MR. JOHN REDMOND (Waterford)

May I ask the right hon. Gentleman what fund will be used for the purpose of equipment after the reserve fund standing at £175,000 is exhausted?


When that has been exhausted the money will be paid out of the Parliamentary Vote which goes to meet the cost of the Land Commission. The other clauses will be found in the Bill, but I think they are of a machinery nature, and simply by way of protection against possible unnecessary alarm. I do not want to make a personal appeal to the House. I have boon most unfortunate as a legislator. I ask for no consideration for myself—a subject on which, I believe, I am as completely indifferent as any man can be.
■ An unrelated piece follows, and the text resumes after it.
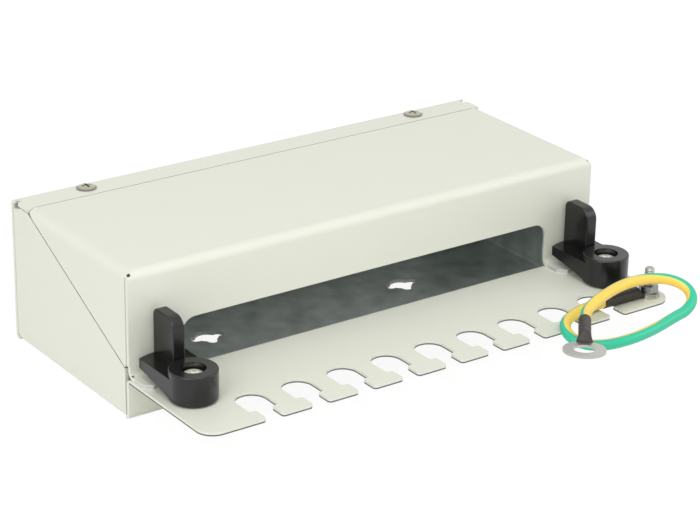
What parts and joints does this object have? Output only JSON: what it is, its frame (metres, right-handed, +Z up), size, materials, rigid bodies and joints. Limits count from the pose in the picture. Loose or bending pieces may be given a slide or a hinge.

But in this matter I own I do think that the House should come if it can to the assistance of anybody who happens to be Chief Secretary for Ireland at the moment, not to share the burden, which, happily for themselves, they cannot do, but at all events to lighten it. The state of affairs in the West of Ireland at present is somewhat gloomy. Rain is falling pitilessly, the turf, on the sale of which the happiness and means of many of these peasants depends, lies rotting, the seaweed which they have laboriously collected for the purpose of manure, as Sir Henry Robinson has just informed me, is as wet as on the day it came out of the sea, and the outlook is dismal and gloomy enough. I am satisfied that some such measure as this would, at all events, be taken by that population as a measure of good faith and good fooling, and I do hope that every one who takes part in the discussion of this matter will feel that he is happy that he is called on to assist and hold out a helping hand to put an end to this state of things. A measure of this sort, I honestly believe, will help to bind up many a well-nigh broken heart, and in some measure to staunch the bleeding wound. At all events, those of us who fool able to support this measure through its passage may feel certain that their own winter firesides will be all the brighter by their efforts, and that the roof-trees of their own homes, which probably are not half as dear to them as the cabin of the Irish peasant is to him, will stand all the faster.

Motion made, and Question proposed, "That leave be given to bring in a Bill to facilitate the provision of land for certain evicted tenants in Ireland, and for other purposes connected therewith; and to make provision with respect to the tenure of office by the Estates Commissioners."—(Mr. Birrell.)

MR. WALTER LONG (Dublin, S.)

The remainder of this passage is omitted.